While it may seem counterintuitive, asset managers often are the most involved in investment planning and analysis when investors buy stabilized properties that they wish to hold onto for the long term. A qualified asset manager will perform many of the functions mentioned above, such as setting marketing strategy to obtain the highest level of commercial rent (while striving to retain full occupancy), determining if rehabilitations/renovations will provide a worthwhile return on investment, and helping an investor decide if a holding period should be shortened or extended to maximize sale price and overall returns.
Property Managers Work With Individual Properties, Asset Managers Work With Portfolios
On a higher level, portfolio managers may manage a large portfolio of real estate assets for an investor, so their decisions may not always reflect what is best for an individual property, but what is best for the portfolio as whole (though this is often the same thing). For instance, if an investor or institution was looking to get a portfolio loan (also referred to as a blanket loan), for several properties, it may make sense to prepay a loan one one of the properties with several years left on its loan term in order to get better terms (i.e. lower interest rates, higher leverage) for the portfolio as a whole. This is generally the kind of higher-level thinking that would not be required or expected of most property managers, even though expectations of that role are rising.
For individual commercial real estate investors, asset managers may also work much like personal financial advisors, helping determine which properties they should buy and sell based on their individual needs. Factors an asset manager may take into account include an investor’s level of desire to be actively involved in the investment process, as well as how their background, family, work life, and financial situation may influence their specific needs as a commercial property investor.
Are The Roles of Property Manager and Asset Manager Beginning to Blend?
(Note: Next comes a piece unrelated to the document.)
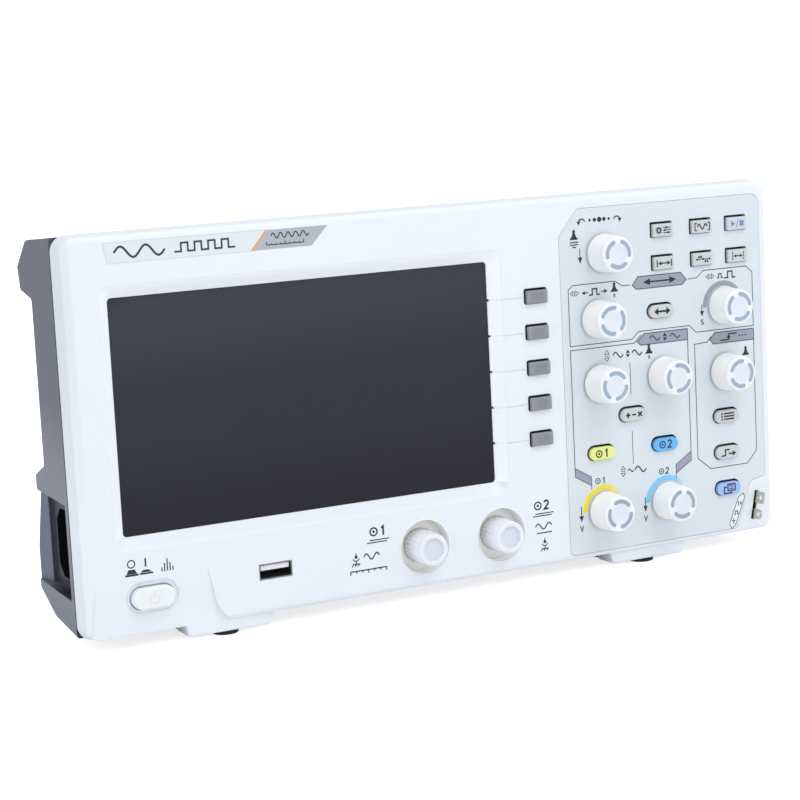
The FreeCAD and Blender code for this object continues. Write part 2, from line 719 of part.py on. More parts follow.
def tilt_leg(foot):
    """Folded leg: plate with a raised frame, and a hinge pin across a notch."""
    left, right = foot[2] + LEG_SIDE + 0.25, foot[3] - LEG_SIDE - 0.25
    middle = (left + right) / 2
    plate = prism_z(rectangle(left, right, LEG_Y, LEG_END), [0, 0, 4.0, 4.0], -3.4, -0.2)
    rib = prism_z(rectangle(left + 3, right - 3, 18, 30), 2, -0.3, 0.7)
    rib = rib.cut(prism_z(rectangle(left + 5, right - 5, 20, 28), 1, -0.6, 1.4))
    leg = fuse(plate, rib, cyl_x(left, right, LEG_Y, LEG_Z, 2.3))
    leg = leg.cut(box(middle - 6.1, middle + 6.1, LEG_Y - 4, LEG_Y + 3.2, -6, 4))
    return fuse(leg, cyl_x(left + 1, right - 1, LEG_Y, LEG_Z, 1.5))


def foot_pads():
    pads = []
    for x in PAD_X:
        for y in PAD_Y:
            pad = Part.makeCylinder(PAD_R, FOOT_H - 3.24, Vector(x, y, -FOOT_H))
            pads.append(fillet(pad, 0.5, lambda edge: edge.BoundBox.ZMax < -FOOT_H + 1e-3))
    return group(*pads)


# ----------------------------------------------------- sockets on the front
CAP_FRONT = FACE - 7.1
FLUTE_COUNT = 24
BNC_TIP = FACE - 4.3


def dust_cap(x):
    """Round cap with an eight-sided recess in front and a fluted skirt."""
    cap = cone(x, BNC_Z, 6.15, 6.35, CAP_FRONT, BNC_FLOOR - 0.25)
    cap = fillet(cap, 0.7, at_y(CAP_FRONT), (0.4,))
    octagon = []
    for i in range(8):
        angle = math.radians(22.5 + 45 * i)
        octagon.append((x + 4.5 * math.cos(angle), BNC_Z + 4.5 * math.sin(angle)))
    tools = [cyl(x, BNC_Z, 5.65, FACE - 5.2, BNC_FLOOR),
             prism(octagon, 0.8, FACE - 8.0, FACE - 6.4)]
    flute_front = FACE - 4.7
    for i in range(FLUTE_COUNT):
        angle = math.radians(360 / FLUTE_COUNT * i)
        tools.append(cyl(x + 6.6 * math.cos(angle), BNC_Z + 6.6 * math.sin(angle), 0.5,
                         flute_front, flute_front + 11.0))
    return cut(cap, *tools)


def bnc_socket(x):
    """Metal shell with two lugs and a square body, insulator, hollow pin."""
    barrel = cut(cyl(x, BNC_Z, 4.85, BNC_TIP, 0.0), cyl(x, BNC_Z, 4.05, BNC_TIP - 1, -2.0))
    lugs = cyl_x(x - 5.5, x + 5.5, BNC_TIP + 3.2, BNC_Z, 1.0)
    lugs = lugs.cut(cyl(x, BNC_Z, 4.5, BNC_TIP, 0.0))
    shell = fuse(barrel, lugs, cyl(x, BNC_Z, 6.4, BNC_FLOOR + 0.6, 0.0),
                 box(x - 7, x + 7, -0.4, MAIN_Y - POST_GAP, BNC_Z - 7, BNC_Z + 7))
    insulator = cut(cyl(x, BNC_Z, 3.95, BNC_TIP + 4.0, -2.05),
                    cyl(x, BNC_Z, 1.0, BNC_TIP + 3, -1.0))
    pin = cut(cyl(x, BNC_Z, 0.95, BNC_TIP + 1.8, -2.05),
              cyl(x, BNC_Z, 0.5, BNC_TIP + 1, BNC_TIP + 5))
    return group(shell, insulator, pin)


def usb_socket():
    left, right, bottom, top = 68.15, 81.25, 13.44, 19.16
    metal = 0.3
    shell = box(left, right, FACE + 0.35, MAIN_Y - POST_GAP, bottom, top)
    shell = cut(shell, box(left + metal, right - metal, FACE - 1, 4.0,
                           bottom + metal, top - metal))
    tongue = box(69.0, 80.4, FACE + 1.0, 4.3, 16.7, 18.5)
    return group(shell, tongue.cut(shell))


def cal_terminals():
    """Two upright blades in the slot, each with a hole; the lower one ends in a disc."""
    hole_y = FACE - 3.4
    angle = math.radians(SLOT_TILT)
    across = Vector(math.cos(angle), 0, -math.sin(angle))
    blades = []
    for along, length in ((3.3, 4.8), (-3.6, 4.0)):
        blade = slot_box(0.7, length, FACE - 5.4, KEYPAD_Y - PART_GAP, along)
        x = SLOT_X + along * math.sin(angle)
        z = SLOT_Z + along * math.cos(angle)
        start = Vector(x, hole_y, z) - across * 2.0
        if along < 0:
            blade = blade.cut(box(x - 5, x + 5, FACE - 8.0, hole_y, z - 4, z + 4))
            disc = Part.makeCylinder(2.0, 0.7, start + across * 1.65, across)
            blade = blade.fuse(disc).removeSplitter()
        blades.append(blade.cut(Part.makeCylinder(1.15, 4.0, start, across)))
    return group(*blades)


# ------------------------------------------------------ display and boards
LCD = (12.1, 177.1, 28.65, 128.65)       # module: left, right, bottom, top
LCD_FRONT, LCD_BACK = -2.2, 3.8

# boxes on the main board: left, right, bottom, top, height off the board
CHIPS = ((150, 172, 78, 100, 1.6), (182, 194, 84, 104, 1.2),
         (110, 124, 84, 98, 1.4), (212, 224, 30, 42, 1.4))
CONNECTORS = ((96, 101, 50, 74, 8.0), (240, 246, 40, 70, 7.0))


def lcd_module():
    frame = slab(*LCD, 1.5, LCD_FRONT, LCD_BACK)
    left, right, bottom, top = around_screen(1.6)
    frame = cut(frame, box(left, right, LCD_FRONT - 1, LCD_FRONT + 1.3, bottom, top))
    left, right, bottom, top = around_screen(1.5)
    return group(frame, box(left, right, LCD_FRONT + 0.1, LCD_FRONT + 1.28, bottom, top))


def drilled(board, screws, front):
    return cut(board, *[cyl(x, z, 1.6, front - 1, front + 3) for x, z in screws])


def mounted(left, right, bottom, top, height):
    """Box on the back of the main or power board."""
    return box(left, right, BOARD_BACK, BOARD_BACK + height, bottom, top)


def mounted_can(x, z, radius, height):
    return cyl(x, z, radius, BOARD_BACK, BOARD_BACK + height)


def keypad_board():
    back = KEYPAD_Y + PCB_T
    board = fuse(box(182.0, 289.5, KEYPAD_Y, back, 4.5, 138.0),
                 box(289.0, 294.0, KEYPAD_Y, back, 4.5, 19.0))
    return drilled(board, KEYPAD_SCREWS, KEYPAD_Y)


def main_board():
    board = drilled(box(92.0, 262.0, MAIN_Y, MAIN_Y + PCB_T, 7.5, 138.5),
                    MAIN_SCREWS, MAIN_Y)
    shield = slab(118.0, 190.0, 34.0, 66.0, 1.0, BOARD_BACK, BOARD_BACK + 7.0)
    fins = []
    for i in range(8):
        left = 206.6 + i * 4.1
        fins.append(box(left, left + 1.6, BOARD_BACK + 2.9, BOARD_BACK + 12.0, 76.0, 106.0))
    heat_sink = fuse(mounted(206.0, 236.0, 76.0, 106.0, 3.0), *fins)
    capacitors = [mounted_can(108 + 9 * i, 118, 3.6, 11.0) for i in range(4)]
    return group(board, shield, heat_sink, *[mounted(*chip) for chip in CHIPS],
                 *capacitors, *[mounted(*connector) for connector in CONNECTORS])


def power_board():
    board = drilled(box(12.5, 86.0, MAIN_Y, MAIN_Y + PCB_T, 6.5, 139.0),
                    POWER_SCREWS, MAIN_Y)
    core = mounted(40, 66, 62, 86, 16.5)
    coil = box(43, 63, BOARD_BACK + 2.0, BOARD_BACK + 14.0, 56, 61.9)
    heat_sink = fuse(mounted(70, 82, 60, 110, 2.5), mounted(70, 72.5, 60, 110, 15))
    bulk_capacitor = mounted_can(27.0, 68.0, 8.5, 17.0)
    choke = mounted(20, 38, 92, 110, 13)
    fuse_holder = mounted(34, 60, 30, 38, 8.0)
    switch = fuse(box(19.5, 33.5, POWER_SWITCH_Y, MAIN_Y - PART_GAP, 8.0, 19.6),
                  box(25.0, 28.0, POWER_PLUNGER_Y, POWER_SWITCH_Y + 0.5, 12.4, 15.2))
    output_capacitors = [mounted_can(46 + 11 * i, 112, 4.6, 14.0) for i in range(2)]
    return group(board, core, coil, heat_sink, bulk_capacitor, choke, fuse_holder,
                 switch, *output_capacitors)


# ---------------------------------------------------------- inlet, screws
INLET_X = 10.9           # face of the inlet, inside the pocket floor opening
INLET_GAP = 0.15
CAVITY_END = INLET_X + 14.5


def mains_inlet():
    """Inlet facing left: flanged body with a cavity, three pins, three tabs."""
    front, back, bottom, top = INLET
    y, z = (front + back) / 2, (bottom + top) / 2
    flange_x = INLET_X + 0.6
    nose = inlet_face(INLET_X, front + INLET_GAP, back - INLET_GAP,
                      bottom + INLET_GAP, top - INLET_GAP).extrude(Vector(2.0, 0, 0))
    body = fuse(nose,
                box(flange_x, INLET_X + 2.2, front - 1.6, back + 1.6,
                    bottom - 1.6, top + 1.6),
                box(flange_x, INLET_X + 17.0, y - 10.0, y + 10.0, z - 13.9, z + 13.9))
    cavity = inlet_face(INLET_X - 1, y - 8.4, y + 8.4, z - 11.7, z + 11.7, 4.6, 0.5)
    body = cut(body, cavity.extrude(Vector(15.5, 0, 0)))
    pins = [box(INLET_X + 2.0, CAVITY_END + 1.0, y - 4.0, y, z + offset - 1, z + offset + 1)
            for offset in (-7.0, 7.0)]
    pins.append(box(INLET_X + 0.7, CAVITY_END + 1.0, y + 2.0, y + 6.0, z - 1, z + 1))
    tabs = [box(INLET_X + 17.02, INLET_X + 23.0, y - 3.2, y + 3.2,
                z + offset - 0.4, z + offset + 0.4) for offset in (-7.0, 0.0, 7.0)]
    return group(cut(body, *pins), *pins, *tabs)


def screw(x, z, seat):
    """M3 x 8 pan head, head towards the rear."""
    head_end = seat + 1.8
    head = fillet(cyl(x, z, 2.75, seat, head_end), 0.6, at_y(head_end))
    body = fuse(head, cyl(x, z, 1.45, seat - 8.0, seat + 0.1))
    cross = []
    for angle in (0, 90):
        bar = box(-1.4, 1.4, seat + 0.9, seat + 2.5, -0.28, 0.28)
        bar.rotate(Vector(0, 0, 0), Vector(0, 1, 0), angle)
        bar.translate(Vector(x, 0, z))
        cross.append(bar)
    return cut(body, *cross)


def case_screws():
    seats = ((CASE_SCREWS, 8.0), (MAIN_SCREWS + POWER_SCREWS, MAIN_Y + PCB_T),
             (KEYPAD_SCREWS, KEYPAD_Y + PCB_T))
    return group(*[screw(x, z, seat) for places, seat in seats for x, z in places])


# ------------------------------------------------------------------ build
os.makedirs("parts", exist_ok=True)

save("front_panel", front_panel())
save("control_fascia", control_fascia())
save("rear_cover", rear_cover())
save("display_window", display_window())
save("lcd_module", lcd_module())
save("keypad_board", keypad_board())
save("encoder_bodies", group(*[encoder_body(x, z) for x, z, *_ in KNOBS.values()]))
save("key_switches", group(*[tact_switch(key) for key in KEYS.values()]))
save("main_board", main_board())
save("power_board", power_board())
save("bnc_sockets", group(*[bnc_socket(x) for x in BNC_X]))
save("usb_socket", usb_socket())
save("mains_inlet", mains_inlet())
save("cal_terminals", cal_terminals())
save("foot_pads", foot_pads())
save("case_screws", case_screws())

for name, key in KEYS.items():
    save(name, key_shape(key, KEY_FRONT, KEY_BACK, stem_width=5.0))
save("power_button", key_shape(POWER, POWER_FRONT, POWER_BACK, stem_width=4.0,
                               crown=0.8, gap=0.5))

for name, (x, z, push, angle) in KNOBS.items():
    save(name + "_knob", knob(x, z, angle))
    save(name + "_shaft", shaft(x, z, push))
    if push:
        save(name + "_rotor", rotor(x, z))

for side, foot in zip(("left", "right"), FEET):
    save("tilt_leg_" + side, tilt_leg(foot))
for i, x in enumerate(BNC_X):
    save("channel_%d_dust_cap" % (i + 1), dust_cap(x))
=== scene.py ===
"""Looks for a bench oscilloscope, built around its CAD pieces.

The front faces -Y, X runs to the right of the front panel and Z up. The CAD
nodes keep their shape and get procedural materials. Printed or colour-filled
details (frame lines, pictograms, coloured arcs, ring inserts) are thin closed
pieces that ride on their body.
"""

import json
import math
from functools import reduce

import bmesh
import bpy
from mathutils import Matrix, Vector

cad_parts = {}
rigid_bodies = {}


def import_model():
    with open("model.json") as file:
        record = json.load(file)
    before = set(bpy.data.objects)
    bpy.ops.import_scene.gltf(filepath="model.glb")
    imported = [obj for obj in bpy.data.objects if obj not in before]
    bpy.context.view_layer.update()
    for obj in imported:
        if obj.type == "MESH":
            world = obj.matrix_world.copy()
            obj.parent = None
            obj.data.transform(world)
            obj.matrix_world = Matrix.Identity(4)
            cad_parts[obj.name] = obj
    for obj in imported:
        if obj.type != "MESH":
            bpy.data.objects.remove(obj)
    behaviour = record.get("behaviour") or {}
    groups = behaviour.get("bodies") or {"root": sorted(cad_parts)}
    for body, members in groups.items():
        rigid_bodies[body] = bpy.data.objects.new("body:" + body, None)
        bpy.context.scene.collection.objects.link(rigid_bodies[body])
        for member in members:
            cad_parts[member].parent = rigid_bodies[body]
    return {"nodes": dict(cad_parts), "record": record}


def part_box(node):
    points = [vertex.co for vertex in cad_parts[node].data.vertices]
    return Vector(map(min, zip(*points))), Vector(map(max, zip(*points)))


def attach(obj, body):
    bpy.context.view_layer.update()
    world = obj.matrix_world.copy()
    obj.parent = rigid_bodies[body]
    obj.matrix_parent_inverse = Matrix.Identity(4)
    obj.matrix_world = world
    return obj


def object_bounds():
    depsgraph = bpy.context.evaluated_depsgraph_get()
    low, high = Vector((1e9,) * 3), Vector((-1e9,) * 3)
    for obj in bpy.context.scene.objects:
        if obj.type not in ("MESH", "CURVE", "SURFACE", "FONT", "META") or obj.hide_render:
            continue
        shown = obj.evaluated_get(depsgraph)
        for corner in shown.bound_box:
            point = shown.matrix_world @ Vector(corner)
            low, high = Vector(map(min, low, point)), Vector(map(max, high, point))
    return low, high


for old in list(bpy.data.objects):
    bpy.data.objects.remove(old)

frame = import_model()
NODES = frame["nodes"]
CAD_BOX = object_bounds()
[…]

In many scenarios, the roles of property manager and asset manager are beginning to blend. In generally, this has occurred in the form of property managers being expected to take on some of the lower-level roles that asset managers did in the past, such as putting more effort into the financial management and marketing of properties, instead of simply dealing with day-to-day issues like maintenance and tenant management. In part, this may be a result of asset managers expecting more from property managers, while it may also be the result of the vast increase in financial tools and software, making it significantly easier for property managers to analyze property financials and make recommendations to asset managers and investors.